Был конец апреля, все вокруг набухало и зацветало. Роскошный цвет, свет... роскошный запах. Роскошный звук ненарушенной сельской тишины. «Нет у нас ничего, — говорит хранитель. — Хотели издать хоть скромненький проспектик или набор открыток. В принципе есть решение, но средства пока не выделены. А вообще-то... на майские две группы школьников должны привезти... ну, и случайные вроде вас... откуда народу взяться?» Он проводил нас до машины. Пожелали друг другу всего хорошего. Мы тронулись. Он помахал рукой вслед и вошел в распахнутые настежь, покосившиеся ворота усадьбы.
Через десяток лет довелось мне с дочерью и тремя местными друзьями подъехать на машине к усадьбе Вальтера Скотта в Южной — «бордерской» — Шотландии. Вечерело. Замок выглядел одновременно манящим и неприступным. Музейная его часть должна была уже вот-вот закрыться. Но мы звонили с дороги и предупредили, что едем, что слегка заблудились и запаздываем. Нас ждали — в осеннее время (а был конец октября) здесь тоже посетители не толпой идут. Дом богат и ухожен — ни пылинки. Библиотека, оружейная комната, кабинет, малая гостиная, зал... Портреты, бюсты, картины... За витражными окнами темно-зеленый травяной ковер спускается к речке. Огромное травяное пространство, пересеченное невысокой деревянной оградой. Специальные хитрые турникеты — тоже деревянные: люди (изощренные создания) по одному, каждый отдельно, пройти могут, а простодушные овцы, да еще толпой, — ни за что. Овцы разбрелись по всему широкому лугу, их группочки прямо-таки живописны на фоне ряда старых деревьев возле речки и заходящего солнца.

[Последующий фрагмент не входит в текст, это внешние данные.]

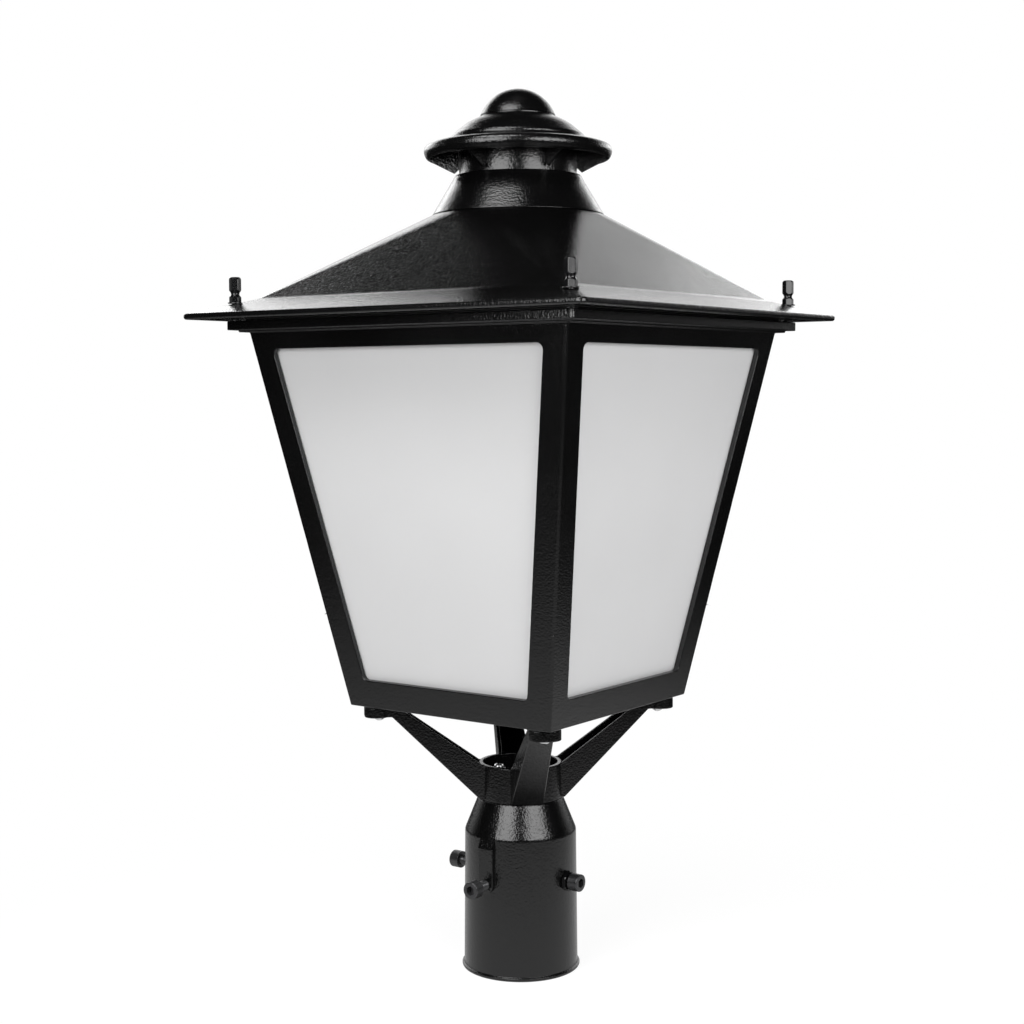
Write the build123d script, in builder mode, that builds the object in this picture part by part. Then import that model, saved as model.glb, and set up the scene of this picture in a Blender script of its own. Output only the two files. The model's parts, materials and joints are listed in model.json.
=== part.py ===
from build123d import *
import os
from math import asin, atan, cos, degrees, hypot, radians, sin

# Post top lantern. Millimetres, +Z up, origin on the post axis at the collar's bottom rim.
# The wide front of the lantern looks along -Y.

# Post fitter: collar, rolled lip, shoulder and clamp pad
bore_r = 39.0
bore_depth = 104.0
collar_height = 108.4
collar_low_wall = 5.5
collar_top_wall = 4.4
lip_wall = 7.1
lip_height = 2.8
lip_bevel = 0.9
shoulder_height = 24.7
shoulder_edge = 0.9
shoulder_step = 0.4
stop_ledge = 5.0
throat_r = 26.0
fitter_plate = 5.0
wire_hole_r = 9.0
boss_half_width = 6.65
boss_wall = 7.4
boss_bite = 2.0
cut_margin = 1.0

# Clamp screws and their jam nuts
clamp_height = 73.2
clamp_shank_r = 4.0
clamp_head_r = 6.7
clamp_head_height = 8.4
clamp_head_bevel = 0.9
clamp_socket = 6.6
clamp_socket_depth = 4.6
clamp_tip_gap = 0.6
clamp_fit = 0.06
clamp_reach = {"front": 26.1, "right": 17.9, "back": 22.0, "left": 27.5}
nut_flats = 14.0
nut_height = 3.0
nut_gap = 0.3
nut_bevel = 0.6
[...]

Хозяйка в замке — пра-пра-пра... (не знаю сколько) внучка Вальтера Скотта. Седая дама с породистой осанкой. Она встречает нас в музейном магазине. Она общительна и приветлива. Говорит, что хоть замок и далеко от города, но люди бывают, и немало. Вот завтра должны привезти две группы школьников. В магазине все невероятно соблазнительно — и шали, и платки, карандаши, ручки, открытки, альбомы, женские накидки, мужские шотландские юбки, игральные карты, местная шерсть, местное варенье, местный мед — всё с маркой замка и клеймом Вальтера Скотта. Мы покупаем и то и это. Нам еще делают подарки. Прощаемся. Солнце село, а ехать еще далеко.